Dissolve the yeast in ¼ cup warm water in a small bowl. Let it sit for several minutes, until it starts to bubble. Put the flour and the salt in the bowl of a food processor and pulse for a few second to blend.

Combine the dissolved yeast with 1 cup of warm water. With the food processor running, pour all the liquid into the flour. Process until the dough clumps on the blade and cleans the side of the bowl, about 20 seconds. Process another 20 seconds, for a total of about 40 seconds. If the dough does not gather onto the blade or process easily, it is too wet or too dry. Feel the dough, then work in more flour or warm water in small amounts.

Turn the dough out on a lightly floured surface, and knead for a minute into a smooth round. Put it into a large, oiled bowl, cover with plastic wrap, and let rise until doubled, about 1 hour.

Put a rack in the bottom third of the oven, and heat to 450°F. Deflate the risen dough, and cut it in half. Flatten each piece into a round, about 9 inches in diameter, and lay each round in a cast-iron skillet. [Or use all the dough in one large 12 inch skillet.] Press and stretch the dough to fill the entire bottom the skillet, then dimple the top all over with your fingertips.

If you only have one suitable skillet, put one piece of dough back in the oiled bowl and let it rise again, covered, while you shape and bake the first torta.

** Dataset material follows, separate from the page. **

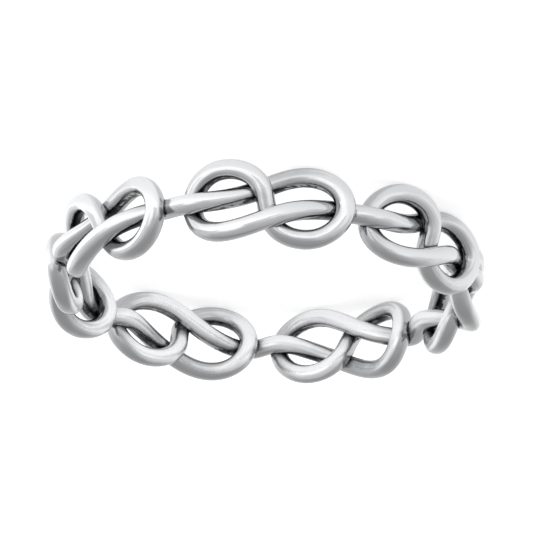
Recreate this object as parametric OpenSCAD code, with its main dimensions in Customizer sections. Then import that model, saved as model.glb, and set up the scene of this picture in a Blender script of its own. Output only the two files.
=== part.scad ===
// Infinity ring: one endless wire that ties seven figure-eight knots side by side around the finger.
// It lies on its side. The origin is on the ring's axis, level with what it rests on, and +Z is the axis.

/* [Ring] */
// Clear width of the finger opening
finger_d = 17.3; // [14:0.1:23]
// Width of the band, from edge to edge
band_w = 3.9; // [3.4:0.1:5]
// Number of knots around the ring
knots = 7; // [6:1:9]

/* [Wire] */
// Width of the wire, across the way that it runs
wire_w = 0.88; // [0.6:0.02:1.1]
// Thickness of the wire, from the finger side to the outside
wire_t = 0.95; // [0.7:0.05:1.2]
// How far the wire rises or dips from its middle level where it crosses itself
weave = 0.43; // [0.3:0.01:0.5]
// Shape of the wire's section, where 2 is an ellipse and more is squarer
squareness = 2.2; // [2:0.1:3]

/* [Plate] */
// Width of the wire at its bare flat place, in one link between two knots
plate_w = 1.06; // [0.9:0.02:1.3]
// Link that is flat, counted in knots from the front
plate_link = 4; // [0:1:5]

/* [Smoothness] */
// Stations along the wire in each knot
stations = 44; // [36:4:56]
// Corners of the wire's section
corners = 12; // [8:4:12]

/* [Hidden] */

// First half of a knot, from its left link to its middle. The columns are shares, chosen by hand:
// along the pitch from the knot's middle, across the band, and lift out of the middle level.
ALONG = 0;
ACROSS = 1;
LIFT = 2;
HALF_KNOT = [
    [-0.44, -0.10, -1.1], // link, and under the left loop's end
    [-0.29, -0.01, -0.5],
    [-0.10, 0.32, 1.0],   // over the middle strand
    [0.10, 0.93, 1.1],
    [0.27, 1.00, 0.0],    // top of the right loop
    [0.40, 0.53, -1.1],
    [0.43, -0.30, -0.9],  // right loop's end, under the next link
    [0.31, -1.02, 0.4],
    [0.13, -1.02, 1.0],   // bottom of the right loop, and over the strand that leaves
    [0.00, -0.48, 0.9],   // middle strand
];
// Rows over which the wire widens, on each side of the plate's middle
PLATE_ROWS = 1.3;

rows = 2 * len(HALF_KNOT);
link_row = rows - 0.5;
total = knots * stations;
pitch_angle = 360 / knots;
reach = (band_w - wire_w) / 2;

// The second half of a knot is the first, turned half round, with over and under exchanged
function half_row(j) = j < len(HALF_KNOT) ? HALF_KNOT[j] : -HALF_KNOT[rows - 1 - j];
function guide(i) = let (k = floor(i / rows)) half_row(i - k * rows) + [k, 0, 0];
function blend(f) = [
    pow(1 - f, 3),
    3 * pow(f, 3) - 6 * pow(f, 2) + 4,
    -3 * pow(f, 3) + 3 * pow(f, 2) + 3 * f + 1,
    pow(f, 3)
] / 6;

// Smooth route through the rows, in shares, at row number s
function shares(s) = let (i = floor(s), b = blend(s - i))
    b[0] * guide(i - 1) + b[1] * guide(i) + b[2] * guide(i + 1) + b[3] * guide(i + 2);
function row_of(n) = rows * n / stations;
widest = max([for (n = [0 : stations - 1]) shares(row_of(n))[ACROSS]]);
highest = max([for (n = [0 : stations - 1]) shares(row_of(n))[LIFT]]);
mid_r = finger_d / 2 + wire_t / 2 + weave * highest;

function outward(a) = [sin(a), -cos(a), 0];
function centre(n) = let (p = shares(row_of(n)), a = pitch_angle * p[ALONG])
    (mid_r + weave * p[LIFT]) * outward(a) + [0, 0, reach * p[ACROSS] / widest];
function unit(v) = v / norm(v);

// The wire's section: half-widths sideways and outward, and its corner number c
function squared(t) = sign(t) * pow(abs(t), 2 / squareness);
function corner(c, half_w, half_t) = let (a = 360 * c / corners)
    [half_w * squared(cos(a)), half_t * squared(sin(a))];
function plate_share(n) = let (d = (row_of(n) - plate_link * rows - link_row) / PLATE_ROWS) max(0, 1 - d * d);
function width_at(n) = wire_w + (plate_w - wire_w) * plate_share(n);

function section(n) =
    let (
        here = centre(n),
        tangent = unit(centre(n + 1) - centre(n - 1)),
        side = unit(cross(outward(pitch_angle * shares(row_of(n))[ALONG]), tangent)),
        up = cross(tangent, side)
    )
    [
        for (c = [0 : corners - 1])
            let (q = corner(c, width_at(n) / 2, wire_t / 2))
                here + q[0] * side + q[1] * up
    ];

sections = [for (n = [0 : total - 1]) section(n)];
lowest = min([for (s = sections) for (p = s) p[2]]);

// A point just past station n, so that each stretch of wire runs a little way into the next
OVERRUN = 0.02;
function past(n, way) = centre(n) + way * OVERRUN * unit(centre(n + 1) - centre(n - 1));

// Where strands cross they sink into one another, as they do in the cast ring
module stretch_of_wire(n) {
    near = corners;
    far = corners + 1;
    start = corners + 2;
    hull()
        polyhedron(
            points = concat(sections[n], [past(n, -1), past(n + 1, 1)], sections[(n + 1) % total]),
            faces = [
                for (c = [0 : corners - 1]) let (d = (c + 1) % corners, a = start + c, b = start + d)
                    each [[near, d, c], [c, d, a], [d, b, a], [far, a, b]]
            ]
        );
}

module knotted_wire() {
    color("silver")
        translate([0, 0, -lowest])
            for (n = [0 : total - 1])
                stretch_of_wire(n);
}

knotted_wire();
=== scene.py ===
"""Infinity ring: one endless silver wire, tied in figure-eight knots, on a white light table."""
import math

import bpy
import numpy as np
from bpy.props import FloatProperty, FloatVectorProperty, IntProperty, PointerProperty
from mathutils import Matrix, Vector
from mathutils.bvhtree import BVHTree


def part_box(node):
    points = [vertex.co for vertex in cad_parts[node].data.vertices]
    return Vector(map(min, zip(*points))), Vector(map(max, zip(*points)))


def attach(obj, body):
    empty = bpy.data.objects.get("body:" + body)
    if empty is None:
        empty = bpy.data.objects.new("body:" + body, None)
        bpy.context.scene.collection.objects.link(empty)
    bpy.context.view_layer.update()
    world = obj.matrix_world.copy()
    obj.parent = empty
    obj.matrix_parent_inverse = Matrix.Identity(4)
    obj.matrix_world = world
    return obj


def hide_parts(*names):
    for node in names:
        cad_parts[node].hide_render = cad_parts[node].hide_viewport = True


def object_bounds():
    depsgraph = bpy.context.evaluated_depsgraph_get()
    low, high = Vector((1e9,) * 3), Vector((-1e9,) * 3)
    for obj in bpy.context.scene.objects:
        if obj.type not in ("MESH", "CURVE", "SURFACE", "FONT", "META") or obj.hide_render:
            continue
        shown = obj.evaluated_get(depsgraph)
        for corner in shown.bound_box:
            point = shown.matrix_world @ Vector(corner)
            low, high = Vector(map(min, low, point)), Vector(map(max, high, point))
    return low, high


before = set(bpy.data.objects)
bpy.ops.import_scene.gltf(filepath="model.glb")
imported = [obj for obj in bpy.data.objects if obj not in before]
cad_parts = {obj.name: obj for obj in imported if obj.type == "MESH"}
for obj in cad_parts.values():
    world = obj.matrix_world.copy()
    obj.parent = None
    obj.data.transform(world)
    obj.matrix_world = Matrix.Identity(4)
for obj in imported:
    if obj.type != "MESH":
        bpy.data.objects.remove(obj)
CAD_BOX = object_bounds()

bl_info = {
    "name": "Infinity Ring",
    "version": (1, 0, 0),
    "blender": (4, 5, 0),
    "location": "3D View > Sidebar > Infinity Ring",
    "description": "Builds a knotted wire ring, its silver and the light table it lies on",
    "category": "Add Mesh",
}

# The CAD node that the wire stands for, and the body that it rides on
NODE = "knotted_wire"
BODY = "root"
# Share of the CAD box's width by which the wire may stand proud of it
PROUD = 0.03

# Fine steps of the wire's mesh
RINGS_PER_KNOT = 210
CORNERS = 36
# Points at which one knot's route is measured, for its widest and highest place and for its length
PEAK_POINTS = 2000
LENGTH_POINTS = 4001
# Short step, in rows, that gives the route's direction
SHORT_STEP = 1e-3

# First half of a knot, from its left link to its middle, as shares: along the pitch from the knot's
# middle, across the band, and lift out of the middle level
HALF_KNOT = np.array([
    (-0.44, -0.10, -1.1),   # link, and under the left loop's end
    (-0.29, -0.01, -0.5),
    (-0.10, 0.32, 1.0),     # over the middle strand
    (0.10, 0.93, 1.1),
    (0.27, 1.00, 0.0),      # top of the right loop
    (0.40, 0.53, -1.1),
    (0.43, -0.30, -0.9),    # right loop's end, under the next link
    (0.31, -1.02, 0.4),
    (0.13, -1.02, 1.0),     # bottom of the right loop, and over the strand that leaves
    (0.00, -0.48, 0.9),     # middle strand
])
ALONG, ACROSS, LIFT = range(3)
# The second half is the first, turned half round, with over and under exchanged
KNOT = np.concatenate([HALF_KNOT, -HALF_KNOT[::-1]])
ROWS = len(KNOT)
LINK_ROW = ROWS - 0.5
# Rows over which the wire widens, on each side of the plate's middle
PLATE_ROWS = 1.3

# Rays that feel how closed in a spot is, and how far off the metal they start, as a share of their reach
RAYS = 48
RAY_START = 0.01
# Turn from each ray to the next, which spreads them evenly
RAY_TURN = math.pi * (3 - math.sqrt(5))
# Polishing streaks: how fine they are round the section, and along one knot
STREAK_LINES = 2.5
STREAK_LENGTHS = 9.0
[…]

When the skillet is empty, deflate the second piece of dough, shape it, and bake it.

Bake the breads about 15 minutes in the skillet, until light brown on top. Turn them out to cool on a wire rack. Another option is to cook it on top of the stove in the skillet over medium heat, flipping it several times until done, about 10 to 15 minutes.

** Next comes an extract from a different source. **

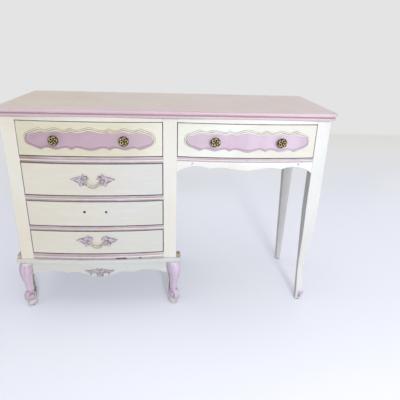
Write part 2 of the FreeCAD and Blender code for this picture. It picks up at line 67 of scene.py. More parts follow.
slot_of = {part["node"]: part["material_slot"] for part in frame["record"]["subparts"]}

# Key sizes, read from the solids, in metres.
post_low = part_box("front_left_post")[0]
centre_low, centre_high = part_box("front_centre_post")
leg_low, leg_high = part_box("front_right_leg")
rail_low, rail_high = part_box("pedestal_top_rail")
knee_low, knee_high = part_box("kneehole_top_rail")
post_face = centre_low.y
bow = post_face - rail_low.y
bank_half = (rail_high.x - rail_low.x) / 2
pedestal_x = (rail_low.x + rail_high.x) / 2
kneehole_x = (knee_low.x + knee_high.x) / 2
bow_radius = (bank_half**2 + bow**2) / (2 * bow)


def swelling(x, centre):
    """The Y of the bow front at this X."""
    return post_face + bow_radius - bow - math.sqrt(bow_radius**2 - (x - centre) ** 2)


# ---------------------------------------------------------------- finishes


def srgb(red, green, blue):
    """A mixed paint, given as it looks on a screen from 0 to 255."""
    linear = []
    for value in (red / 255, green / 255, blue / 255):
        linear.append(value / 12.92 if value <= 0.04045 else ((value + 0.055) / 1.055) ** 2.4)
    return (*linear, 1.0)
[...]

To fill the torta, slice off the top half of each with a long serrated knife, and cover the bottom with slices of prosciutto, grated cheese, sautéed greens, or a combination of these. Replace the tops of the torte, set them on a baking sheet, and return to the oven. Bake another 10 minutes or so, until the torte are golden and the fillings hot. If you like, lift the top of the torta and scatter salad greens on the hot fillings, then cover. Slice the torte into pieces or wedges and serve.